● **Task**:
Return only the lines running from the line that holds "Turn this picture" to the line that holds "wasm.setup();", including both.

● **Extracted entries**:
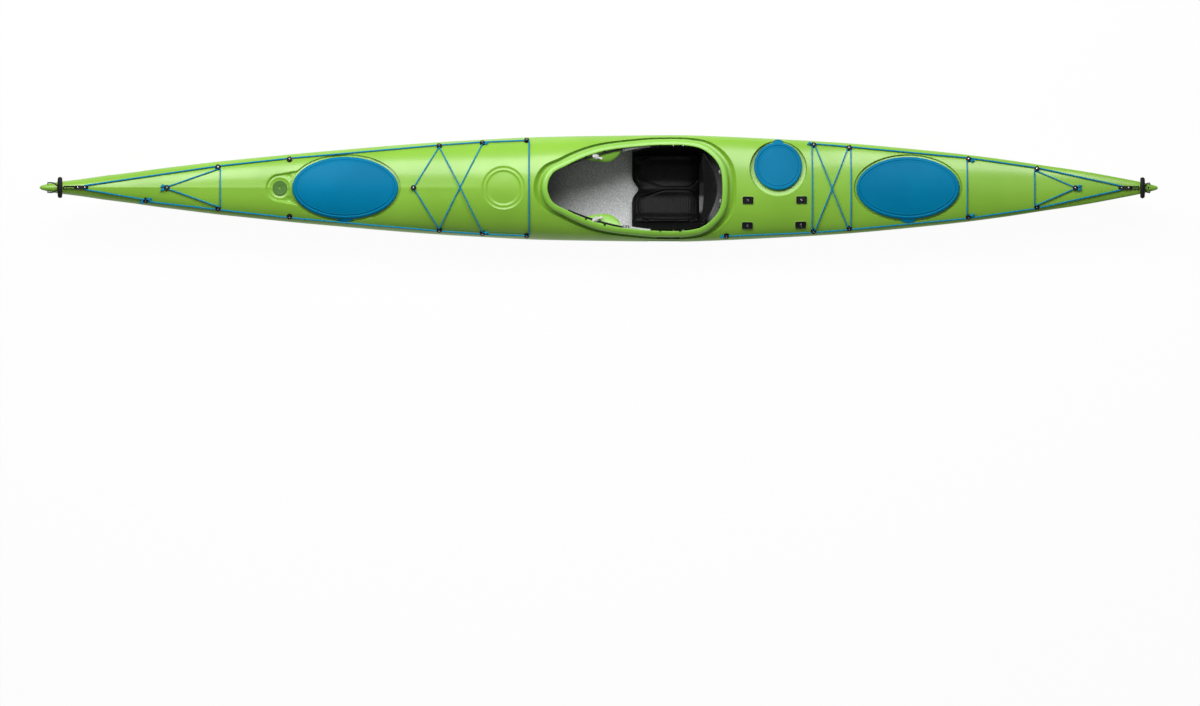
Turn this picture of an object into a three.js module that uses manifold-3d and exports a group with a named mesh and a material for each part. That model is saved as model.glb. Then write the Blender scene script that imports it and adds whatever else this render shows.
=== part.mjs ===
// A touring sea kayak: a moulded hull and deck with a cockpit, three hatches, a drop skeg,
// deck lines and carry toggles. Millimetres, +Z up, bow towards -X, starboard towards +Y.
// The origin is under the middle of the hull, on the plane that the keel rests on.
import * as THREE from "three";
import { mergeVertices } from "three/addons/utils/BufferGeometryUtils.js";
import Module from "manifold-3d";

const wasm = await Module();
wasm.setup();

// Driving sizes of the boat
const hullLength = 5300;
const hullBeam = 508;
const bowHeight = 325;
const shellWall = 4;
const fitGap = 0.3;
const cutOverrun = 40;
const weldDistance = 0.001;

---

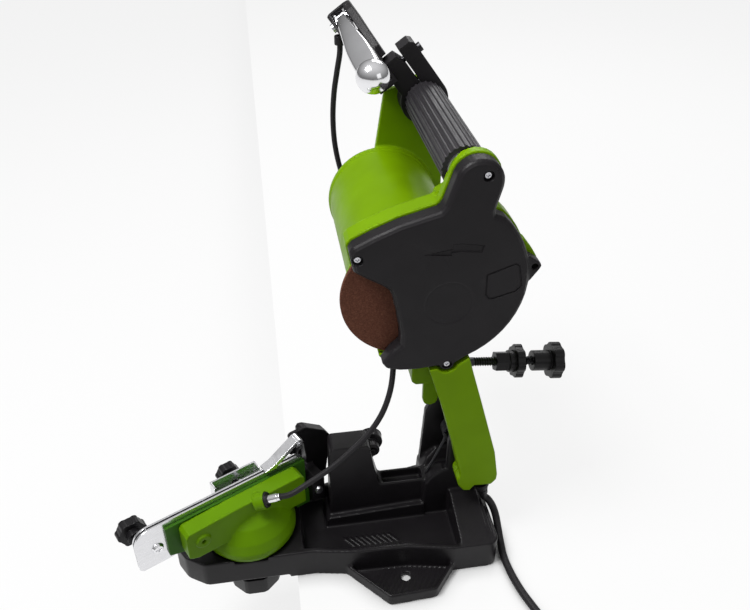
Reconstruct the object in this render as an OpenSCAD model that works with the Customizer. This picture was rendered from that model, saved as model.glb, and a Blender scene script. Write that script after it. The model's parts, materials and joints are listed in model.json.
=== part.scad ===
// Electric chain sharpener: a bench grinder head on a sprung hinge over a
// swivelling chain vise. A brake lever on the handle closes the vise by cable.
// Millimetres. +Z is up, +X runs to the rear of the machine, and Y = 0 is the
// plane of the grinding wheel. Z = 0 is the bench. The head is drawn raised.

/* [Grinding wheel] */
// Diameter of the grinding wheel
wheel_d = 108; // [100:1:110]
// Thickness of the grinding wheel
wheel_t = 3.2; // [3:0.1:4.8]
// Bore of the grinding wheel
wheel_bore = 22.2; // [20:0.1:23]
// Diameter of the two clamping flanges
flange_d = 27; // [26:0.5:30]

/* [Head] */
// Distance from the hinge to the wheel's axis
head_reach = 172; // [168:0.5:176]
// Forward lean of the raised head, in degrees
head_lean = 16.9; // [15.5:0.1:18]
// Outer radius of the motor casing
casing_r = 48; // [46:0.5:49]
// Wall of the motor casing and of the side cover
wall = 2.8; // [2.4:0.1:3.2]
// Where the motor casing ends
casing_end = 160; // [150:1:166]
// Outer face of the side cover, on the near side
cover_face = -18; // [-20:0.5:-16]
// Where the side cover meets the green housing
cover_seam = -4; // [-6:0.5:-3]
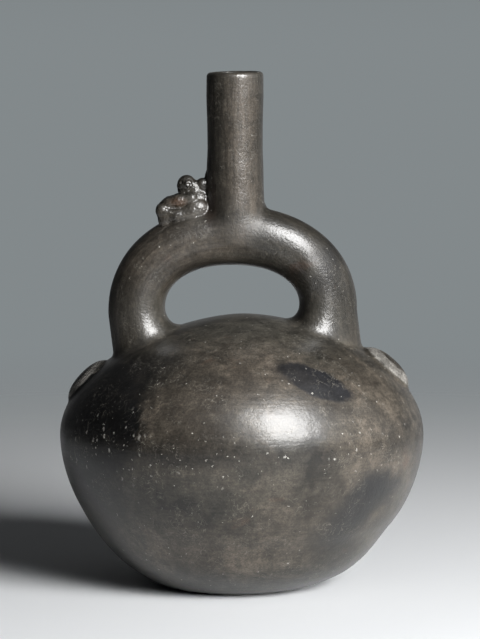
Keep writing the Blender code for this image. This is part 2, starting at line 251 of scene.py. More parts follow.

==

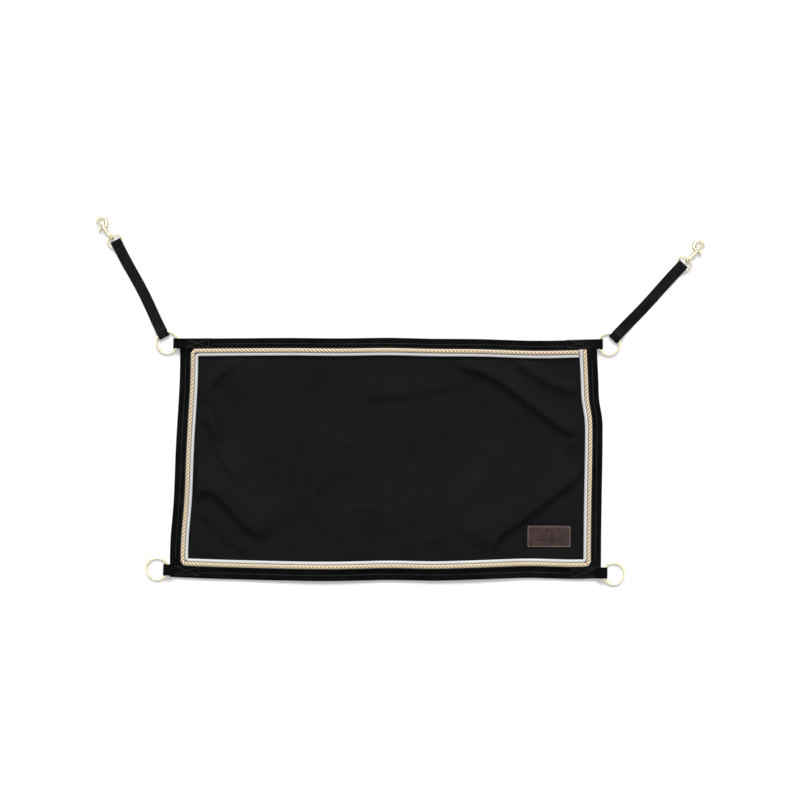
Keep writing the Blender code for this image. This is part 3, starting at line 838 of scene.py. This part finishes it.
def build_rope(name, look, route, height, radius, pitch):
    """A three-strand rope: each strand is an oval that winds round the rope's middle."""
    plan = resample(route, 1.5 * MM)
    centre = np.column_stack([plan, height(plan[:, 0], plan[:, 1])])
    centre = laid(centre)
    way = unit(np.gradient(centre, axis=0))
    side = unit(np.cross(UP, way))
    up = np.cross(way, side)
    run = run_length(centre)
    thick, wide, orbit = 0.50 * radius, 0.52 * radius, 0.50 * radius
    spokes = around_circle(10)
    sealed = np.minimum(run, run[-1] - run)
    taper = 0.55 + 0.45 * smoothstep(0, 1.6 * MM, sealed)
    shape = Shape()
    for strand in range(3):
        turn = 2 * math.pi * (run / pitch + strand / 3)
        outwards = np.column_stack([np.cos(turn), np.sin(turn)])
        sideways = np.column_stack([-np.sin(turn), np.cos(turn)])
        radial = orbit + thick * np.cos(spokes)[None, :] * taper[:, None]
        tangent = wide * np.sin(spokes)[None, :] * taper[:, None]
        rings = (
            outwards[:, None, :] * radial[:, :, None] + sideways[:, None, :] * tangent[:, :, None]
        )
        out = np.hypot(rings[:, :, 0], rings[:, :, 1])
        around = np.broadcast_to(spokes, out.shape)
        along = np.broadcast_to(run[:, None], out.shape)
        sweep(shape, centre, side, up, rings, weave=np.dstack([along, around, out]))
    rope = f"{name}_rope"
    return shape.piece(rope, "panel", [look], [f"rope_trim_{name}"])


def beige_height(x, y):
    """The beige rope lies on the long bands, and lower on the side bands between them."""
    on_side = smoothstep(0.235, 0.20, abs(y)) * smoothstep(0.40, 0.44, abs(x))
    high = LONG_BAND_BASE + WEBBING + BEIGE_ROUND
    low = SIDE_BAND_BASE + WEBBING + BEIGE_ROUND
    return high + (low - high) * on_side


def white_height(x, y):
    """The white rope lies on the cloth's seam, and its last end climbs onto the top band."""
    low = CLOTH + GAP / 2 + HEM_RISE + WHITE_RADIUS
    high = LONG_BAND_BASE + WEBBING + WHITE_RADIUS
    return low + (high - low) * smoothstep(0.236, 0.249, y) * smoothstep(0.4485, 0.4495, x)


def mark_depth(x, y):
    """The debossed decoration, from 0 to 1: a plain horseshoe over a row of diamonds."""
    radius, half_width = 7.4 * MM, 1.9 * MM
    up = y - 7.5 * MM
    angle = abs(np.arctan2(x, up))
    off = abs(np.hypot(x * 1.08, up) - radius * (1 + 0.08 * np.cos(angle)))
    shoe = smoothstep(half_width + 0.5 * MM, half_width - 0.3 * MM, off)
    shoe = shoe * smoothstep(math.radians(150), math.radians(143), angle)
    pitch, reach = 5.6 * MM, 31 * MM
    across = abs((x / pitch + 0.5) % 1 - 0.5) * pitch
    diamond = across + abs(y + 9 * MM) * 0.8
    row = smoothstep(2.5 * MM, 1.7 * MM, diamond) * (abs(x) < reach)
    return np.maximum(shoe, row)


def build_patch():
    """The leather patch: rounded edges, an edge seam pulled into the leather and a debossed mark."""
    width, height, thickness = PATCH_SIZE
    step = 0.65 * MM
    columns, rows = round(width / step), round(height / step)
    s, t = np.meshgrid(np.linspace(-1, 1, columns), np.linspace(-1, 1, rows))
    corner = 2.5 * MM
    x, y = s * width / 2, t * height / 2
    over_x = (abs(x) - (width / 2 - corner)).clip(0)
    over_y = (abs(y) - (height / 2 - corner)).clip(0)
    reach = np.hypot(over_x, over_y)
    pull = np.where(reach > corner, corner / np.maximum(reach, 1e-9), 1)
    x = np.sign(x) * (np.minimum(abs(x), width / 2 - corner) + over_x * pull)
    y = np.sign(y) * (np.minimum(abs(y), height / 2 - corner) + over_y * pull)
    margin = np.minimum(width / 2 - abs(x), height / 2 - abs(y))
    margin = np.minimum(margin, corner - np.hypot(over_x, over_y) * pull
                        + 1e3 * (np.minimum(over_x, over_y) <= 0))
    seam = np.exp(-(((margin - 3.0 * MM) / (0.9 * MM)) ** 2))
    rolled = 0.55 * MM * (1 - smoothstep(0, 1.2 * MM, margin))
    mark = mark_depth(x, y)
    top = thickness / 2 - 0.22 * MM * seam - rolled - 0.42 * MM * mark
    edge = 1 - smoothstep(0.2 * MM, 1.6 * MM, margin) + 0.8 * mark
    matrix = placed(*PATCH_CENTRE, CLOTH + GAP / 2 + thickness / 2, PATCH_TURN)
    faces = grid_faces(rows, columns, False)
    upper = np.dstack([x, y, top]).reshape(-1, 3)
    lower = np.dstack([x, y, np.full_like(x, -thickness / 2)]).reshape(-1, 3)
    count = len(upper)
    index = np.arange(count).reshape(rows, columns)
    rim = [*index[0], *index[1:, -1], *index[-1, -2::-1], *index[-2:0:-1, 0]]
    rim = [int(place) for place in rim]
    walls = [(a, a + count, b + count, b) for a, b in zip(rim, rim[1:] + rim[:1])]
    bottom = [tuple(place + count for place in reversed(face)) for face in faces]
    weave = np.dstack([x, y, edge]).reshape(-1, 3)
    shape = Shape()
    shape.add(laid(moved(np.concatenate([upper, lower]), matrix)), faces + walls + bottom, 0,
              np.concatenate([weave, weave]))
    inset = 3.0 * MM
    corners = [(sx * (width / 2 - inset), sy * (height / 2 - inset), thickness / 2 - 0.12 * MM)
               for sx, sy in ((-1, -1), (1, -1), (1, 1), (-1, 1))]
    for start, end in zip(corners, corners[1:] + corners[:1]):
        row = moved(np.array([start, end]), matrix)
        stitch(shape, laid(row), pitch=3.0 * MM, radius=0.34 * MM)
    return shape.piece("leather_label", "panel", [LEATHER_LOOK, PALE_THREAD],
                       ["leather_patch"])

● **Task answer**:
Turn this picture of an object into a three.js module that uses manifold-3d and exports a group with a named mesh and a material for each part. That model is saved as model.glb. Then write the Blender scene script that imports it and adds whatever else this render shows.
=== part.mjs ===
// A touring sea kayak: a moulded hull and deck with a cockpit, three hatches, a drop skeg,
// deck lines and carry toggles. Millimetres, +Z up, bow towards -X, starboard towards +Y.
// The origin is under the middle of the hull, on the plane that the keel rests on.
import * as THREE from "three";
import { mergeVertices } from "three/addons/utils/BufferGeometryUtils.js";
import Module from "manifold-3d";

const wasm = await Module();
wasm.setup();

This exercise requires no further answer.